Durante mucho tiempo se creyó que
con el avance de los conocimientos y de la cultura democrática, la religión, esa
forma elevada de superstición, se iría deshaciendo, y que la ciencia y la
cultura la sustituirían con creces. Ahora sabemos que esa era otra superstición
que la realidad ha ido haciendo trizas. Y sabemos, también, que aquella función
que los librepensadores decimonónicos, con tanta generosidad como ingenuidad,
atribuían a la cultura, esta es incapaz de cumplirla, sobre todo ahora.

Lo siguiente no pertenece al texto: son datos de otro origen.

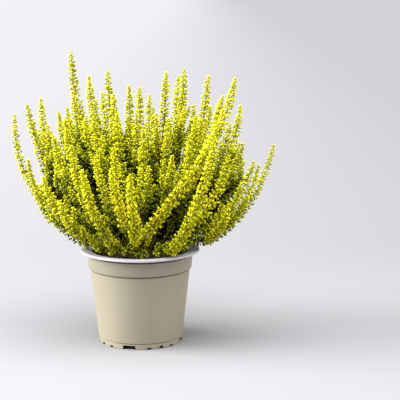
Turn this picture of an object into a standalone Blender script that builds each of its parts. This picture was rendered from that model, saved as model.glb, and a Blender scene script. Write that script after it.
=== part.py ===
"""Potted heather with lime-yellow foliage in a two-tone nursery pot.

The pot stands on z = 0 with its axis on the Z axis, and -Y is the front. Units are metres.
Every stem is one solid: a woody foot that stands in a plain hole in the peat, and one to three
leafy shoots whose paired scale leaves are raised from the shoot by a formula.
"""

import math
import random
from typing import NamedTuple

import bpy
import bmesh
import numpy as np
from mathutils import Matrix, Vector, noise

MM = 0.001
ROUND_STEPS = 32
MERGE = 0.00001
CLEAR = 0.3 * MM

# The pot, a thermoformed 12 cm nursery pot
POT_HEIGHT = 95.0 * MM
LIP_RADIUS = 60.0 * MM
LIP_INNER_RADIUS = 53.5 * MM
LIP_SKIRT = 2.4 * MM
COLLAR_TOP_RADIUS = 53.1 * MM
COLLAR_FOOT_RADIUS = 52.1 * MM
COLLAR_FOOT_DROP = 18.0 * MM
LEDGE_DROP = 20.2 * MM
BODY_TOP_RADIUS = 50.2 * MM
BODY_FOOT_RADIUS = 42.8 * MM
FOOT_BAND = 6.3 * MM
FOOT_INSET = 0.5 * MM
BASE_RADIUS = 42.0 * MM
WALL = 0.9 * MM

# The pot's underside: a foot ring, a raised drainage channel and a flat middle that stands too
FOOT_RING = 2.2 * MM
CHANNEL_HEIGHT = 4.6 * MM
MIDDLE_RADIUS = 29.0 * MM
DRAIN_HOLES = 8
DRAIN_HOLE_RADIUS = 2.5 * MM

# Notches through the foot ring, repeated at every quarter turn from the dome nearest the front
NOTCH_TURNS = 4
DOME_ANGLE = math.radians(31.4)
DOME_WIDTH = 4.3 * MM
DOME_HEIGHT = 2.7 * MM
SLIT_OFFSET = math.radians(17.5)
SLIT_WIDTH = 4.5 * MM
SLIT_HEIGHT = 1.5 * MM
GATE_OFFSET = math.radians(-45.0)
GATE_WIDTH = 16.3 * MM
GATE_TOP_WIDTH = 11.4 * MM
GATE_HEIGHT = 4.0 * MM
NOTCH_DEPTH = 5.0 * MM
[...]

Porque, en nuestro tiempo, la
cultura ha dejado de ser esa respuesta seria y profunda a las grandes preguntas
del ser humano sobre la vida, la muerte, el destino, la historia, que intentó
ser en el pasado, y se ha transformado, de un lado, en un divertimento ligero y
sin consecuencias, y, en otro, en una cábala de especialistas incomprensibles y
arrogantes, confinados en fortines de jerga y jerigonza y a años luz del común
de los mortales.

La mayoría de seres humanos solo
encuentra aquellas respuestas, o, por lo menos, la sensación de que existe un
orden superior del que forma parte y que da sentido y sosiego a su existencia, a
través de una trascendencia que ni la filosofía, ni la literatura, ni la
ciencia, han conseguido justificar racionalmente
. Y, por más que tantos
brillantísimos intelectuales traten de convencernos de que el ateísmo es la
única consecuencia lógica y racional del conocimiento y la experiencia
acumuladas por la historia de la civilización, la idea de la extinción
definitiva seguirá siendo intolerable para el ser humano común y corriente, que
seguirá encontrando en la fe aquella esperanza de una supervivencia más allá de
la muerte a la que nunca ha podido renunciar. Mientras no tome el poder político
y este sepa preservar su independencia y neutralidad frente a ella, la religión
no sólo es lícita, sino indispensable en una sociedad democrática.